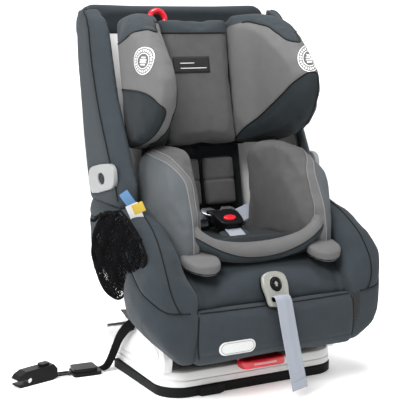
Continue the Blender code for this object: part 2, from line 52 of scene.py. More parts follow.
# ---------------------------------------------------------------- driving dimensions
ACROSS = Vector((1, 0, 0))
BACKWARDS = Vector((0, 1, 0))
UP = Vector((0, 0, 1))
BACK_LEAN = math.radians(10.8)
BACK_FOOT = Vector((0.0, 0.14, 0.35))
BACK_UP = Vector((0.0, math.sin(BACK_LEAN), math.cos(BACK_LEAN)))
BACK_OUT = Vector((0.0, math.cos(BACK_LEAN), -math.sin(BACK_LEAN)))
BACK_FRAME = Matrix.Translation(BACK_FOOT) @ Matrix((ACROSS, BACK_OUT, BACK_UP)).transposed().to_4x4()
BUCKLE_FRAME = Matrix.Translation((0.0, -0.024, 0.282)) @ turned(24, "X")
ADJUSTER_PLACE = Matrix.Translation((0.0, -0.1925, 0.1985))
ADJUSTER_FRAME = ADJUSTER_PLACE @ turned(62, "X") @ Matrix.Diagonal((0.9, 0.92, 1.0, 1.0))
VOXEL = 0.005
CLOTH_FRAMES = 14
CLOTH_STIFFNESS = 20
SHORTEST_RUN = 6
PIPING = 0.0016
PIPING_LIFT = 0.0003
PIPING_STEP = 0.004
LABEL_CELL = 0.004
SHARP_ANGLE = 38
SKIRT_SHARP_ANGLE = 32
PULL_WIDTH = 0.032
TETHER_WIDTH = 0.025
SIDES = (("left", -1), ("right", 1))
WHITE = (1.0, 1.0, 1.0, 1.0)

CAMERA_PLACE = Vector((-1.011, -1.815, 0.67))
CAMERA_TURN = math.radians(-28)
CAMERA_DROP = math.atan(0.1641)
CAMERA_LENS = 98.75


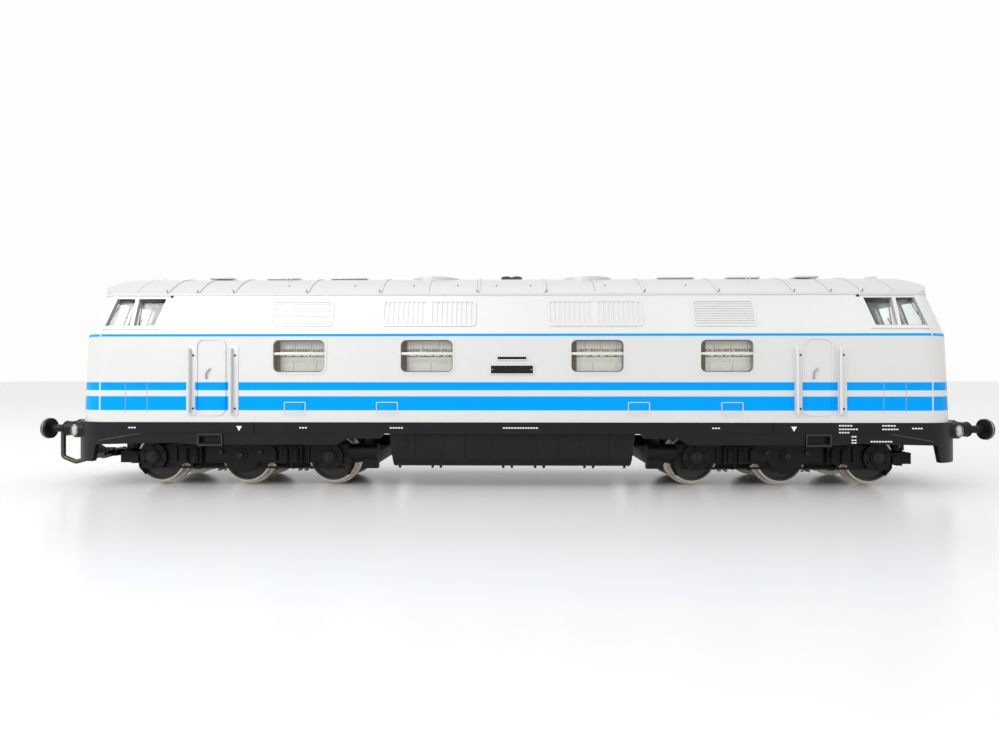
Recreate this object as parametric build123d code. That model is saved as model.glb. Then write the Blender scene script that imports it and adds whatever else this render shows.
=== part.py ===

[Your task]: Everything in the listing above should be restated exactly.

[Correct result]:
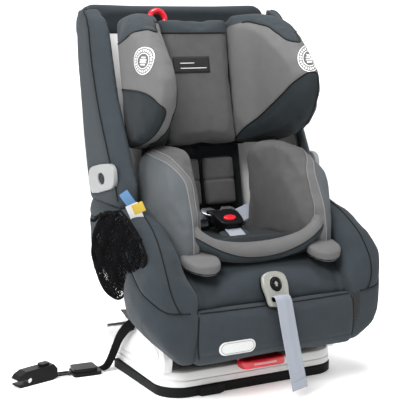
Continue the Blender code for this object: part 2, from line 52 of scene.py. More parts follow.
# ---------------------------------------------------------------- driving dimensions
ACROSS = Vector((1, 0, 0))
BACKWARDS = Vector((0, 1, 0))
UP = Vector((0, 0, 1))
BACK_LEAN = math.radians(10.8)
BACK_FOOT = Vector((0.0, 0.14, 0.35))
BACK_UP = Vector((0.0, math.sin(BACK_LEAN), math.cos(BACK_LEAN)))
BACK_OUT = Vector((0.0, math.cos(BACK_LEAN), -math.sin(BACK_LEAN)))
BACK_FRAME = Matrix.Translation(BACK_FOOT) @ Matrix((ACROSS, BACK_OUT, BACK_UP)).transposed().to_4x4()
BUCKLE_FRAME = Matrix.Translation((0.0, -0.024, 0.282)) @ turned(24, "X")
ADJUSTER_PLACE = Matrix.Translation((0.0, -0.1925, 0.1985))
ADJUSTER_FRAME = ADJUSTER_PLACE @ turned(62, "X") @ Matrix.Diagonal((0.9, 0.92, 1.0, 1.0))
VOXEL = 0.005
CLOTH_FRAMES = 14
CLOTH_STIFFNESS = 20
SHORTEST_RUN = 6
PIPING = 0.0016
PIPING_LIFT = 0.0003
PIPING_STEP = 0.004
LABEL_CELL = 0.004
SHARP_ANGLE = 38
SKIRT_SHARP_ANGLE = 32
PULL_WIDTH = 0.032
TETHER_WIDTH = 0.025
SIDES = (("left", -1), ("right", 1))
WHITE = (1.0, 1.0, 1.0, 1.0)

CAMERA_PLACE = Vector((-1.011, -1.815, 0.67))
CAMERA_TURN = math.radians(-28)
CAMERA_DROP = math.atan(0.1641)
CAMERA_LENS = 98.75


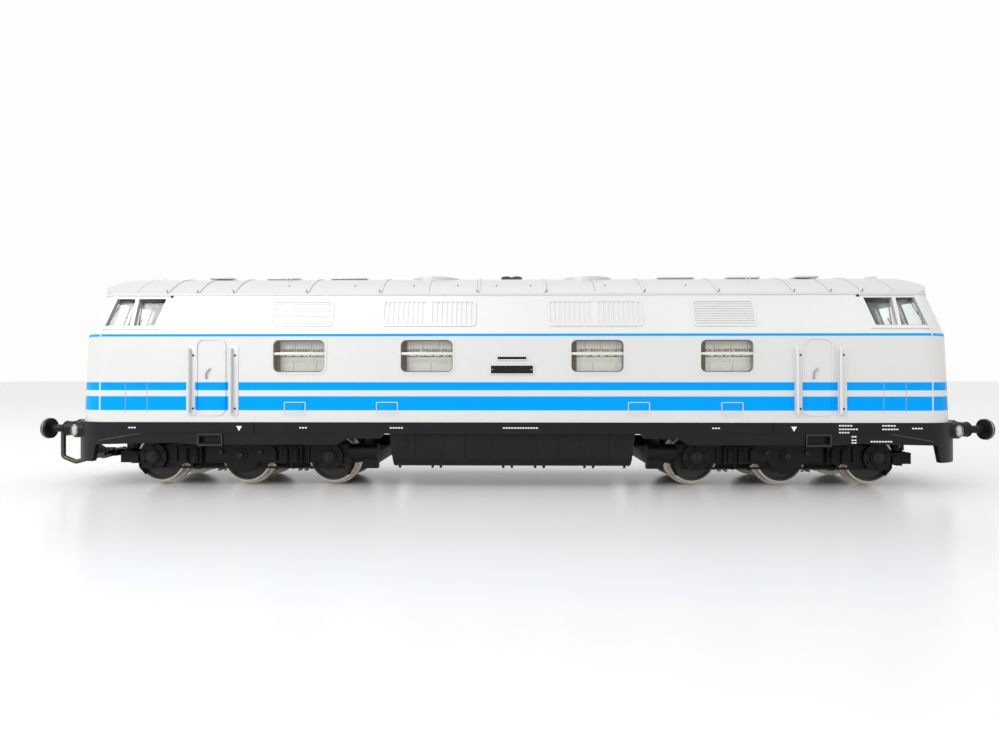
Recreate this object as parametric build123d code. That model is saved as model.glb. Then write the Blender scene script that imports it and adds whatever else this render shows.
=== part.py ===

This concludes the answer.